There were 250 races and let's project the national average 7.6 starters per race though at Woodlands it would be less. This is 1900 starters for the meet. Had each horse raced 4 times we would have 4000 starters for the meet. In percentage terms 47.5% of horses eligible entered. 52.5% stayed in their stalls.
We have other more peripheral indicators. If you watch the Santa Anita track cam here at the outset of the season you'll see numerous horses galloping. As the meet progresses you'll see less and less. Then there are the various studies, seminars, compendiums and other alarums across the industry.
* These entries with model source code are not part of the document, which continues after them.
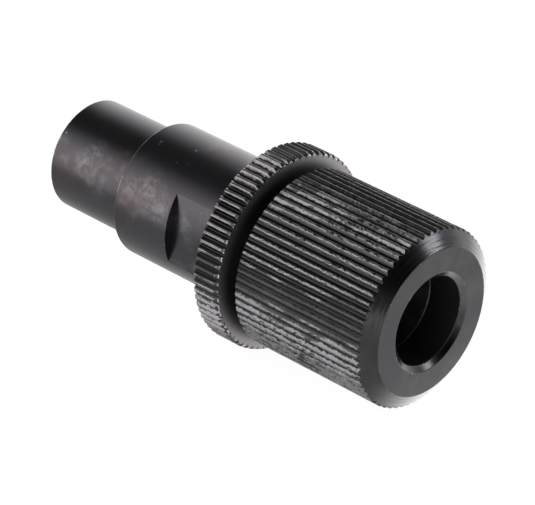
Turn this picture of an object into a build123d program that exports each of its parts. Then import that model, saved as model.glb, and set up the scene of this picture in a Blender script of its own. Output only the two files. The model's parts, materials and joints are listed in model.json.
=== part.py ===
from build123d import *
import math
import os

# Hand-tightened keyless three-jaw drill chuck, lying with its axis along +X.
# The origin is the centre of the rear face, the nose points to +X and +Z is up.
# All lengths are in millimetres and all angles in degrees.

# ---- driving dimensions: body ----
TAIL_RADIUS = 10.63
TAIL_END = 19.0
HUB_RADIUS = 12.87
RING_SEAT_RADIUS = 13.0
EDGE_CHAMFER = 0.6
SHOULDER_CHAMFER = 0.35
SOCKET_RADIUS = 5.7
SOCKET_DEPTH = 16.0
WEB_HOLE_RADIUS = 3.25
THROAT_START = 30.0
THROAT_RADIUS = 5.0
THROAT_END = 71.8
MOUTH_RADIUS = 8.4
BARREL_RADIUS = 14.25
BARREL_END = 61.0
RACE_SEAT_RADIUS = 11.65
RACE_SEAT_END = 65.0
NUT_GROOVE_RADIUS = 8.9
NUT_GROOVE_END = 71.1
SPIGOT_RADIUS = 10.4
SPIGOT_END = 76.8
SPIGOT_RIM_CHAMFER = 0.25

# ---- wrench flats ----
FLAT_DISTANCE = 11.0
FLAT_START = 32.3
FLAT_TURN = 79.0
FLATS = 2

# ---- knurled grip ring ----
RING_START = 45.3
RING_END = 51.05
RING_RADIUS = 19.0
RING_CHAMFER_LENGTH = 0.8
RING_CHAMFER_DEPTH = 0.37
RING_REAR_CHAMFER = 0.3
RING_TEETH = 72
RING_TOOTH_DEPTH = 0.66
RING_LAND = 0.2
RING_KEY_RADIUS = 0.9

# ---- knurled clamping sleeve ----
SLEEVE_START = 53.4
SLEEVE_RADIUS = 17.0
SLEEVE_TEETH = 64
SLEEVE_TOOTH_DEPTH = 0.62
SLEEVE_LAND = 0.2
SLEEVE_REAR_CHAMFER = 0.25
KNURL_END = 82.3
NOSE_END = 84.4
NOSE_FACE_RADIUS = 13.94
COUNTERSINK_RADIUS = 9.5
COUNTERSINK_DEPTH = 0.8
SLEEVE_BORE_RADIUS = 14.3
RUNNING_CLEARANCE = 0.05

# ---- jaws ----
JAWS = 3
JAW_ANGLE = 18.0
JAW_RADIUS = 2.8
JAW_TIP_AXIS_RADIUS = 5.0
JAW_REAR = 55.4
JAW_BORE_REAR = 54.9
JAW_LAND_RADIUS = 4.0
JAW_APEX_RADIUS = 3.8
JAW_FLANK_ANGLE = 60.0
JAW_PHASE = FLAT_TURN - 30.0
JAW_TOOTH_PITCH = 1.6
JAW_TOOTH_WIDTH = 0.8
JAW_TOOTH_DEPTH = 0.35
JAW_TEETH = 7
JAW_FIRST_TOOTH = 57.0

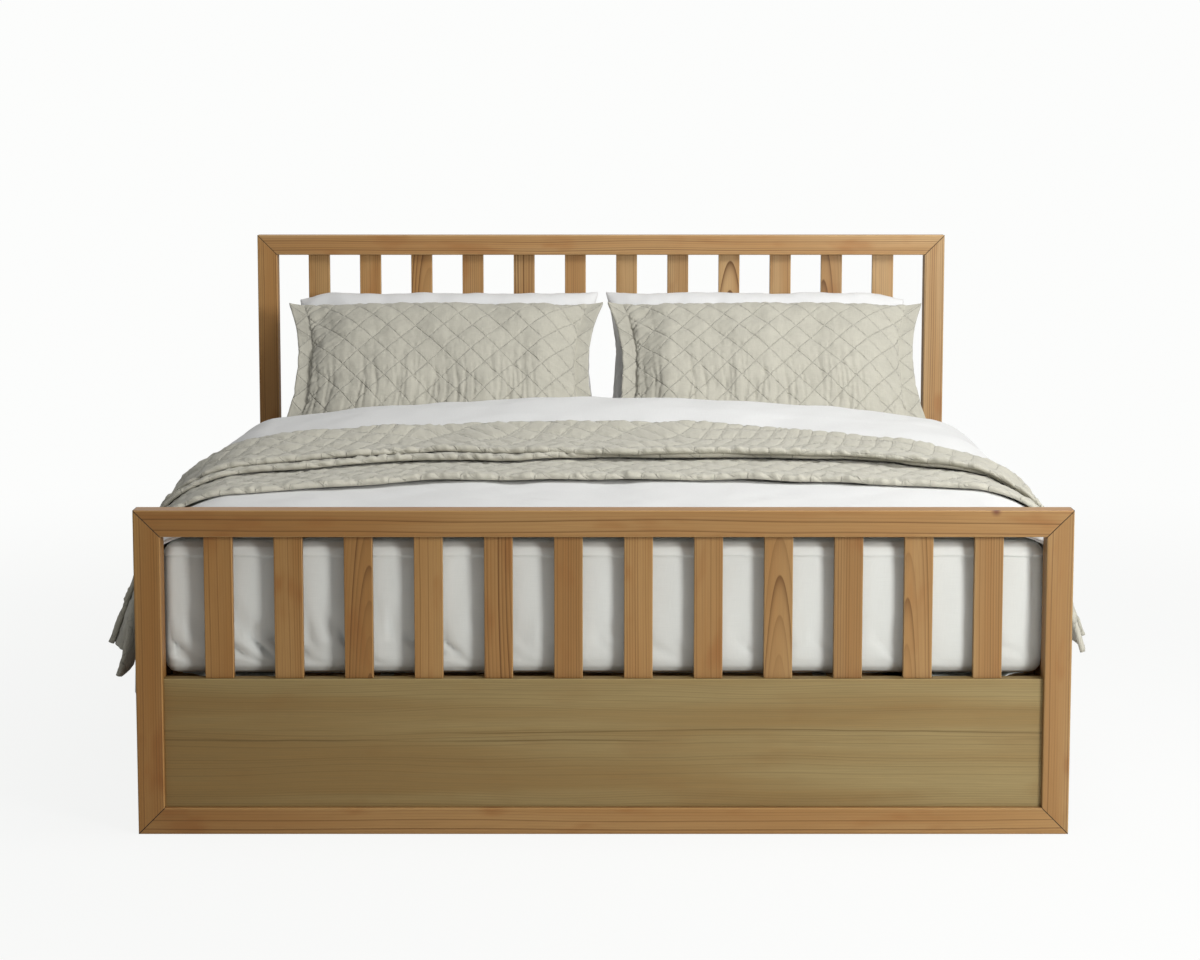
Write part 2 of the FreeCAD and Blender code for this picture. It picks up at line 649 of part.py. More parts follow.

Regional studies here and there invariably point to a 30-50% injury rate.
And then there is that endangered species the disappearing owner. So many of them have reached that point where horse after horse was hurt, they bite the bullet and get out. The City owner in our area, and I suspect over much of the country, has gone the way of the dinosaur, dust covered wingtips giving way exclusively to cowboy hats and boots on the backstretch.
Of course the injury rate is a fluctuating figure. Any attempt to pin it down always has a margin of error. Much study and examination have supported the initial RR speculations: a 65% per year career ending injury rate for 3 and up with 10% margin of error, and 50% unable to race at any given moment due to injury with again a 10% margin of error. Unfortunately, I doubt this is, in the slightest, overblown.
Today's training:
2/2/o7: Rest. Frigid conditions.
2/3/07: Rest. Ditto.
2/4/07: The weathermen exaggerated the cold in our area. Today I was pleasantly surprised that the ground had softened. The expected slow gallop pasture romp turned into a 4f sprint.
The Art report: Art was drafting in second for a couple furlongs, and then bursts to the lead and flashes a bit of speed. I've decided to keep weight off for the present as we seem to be in a growing period.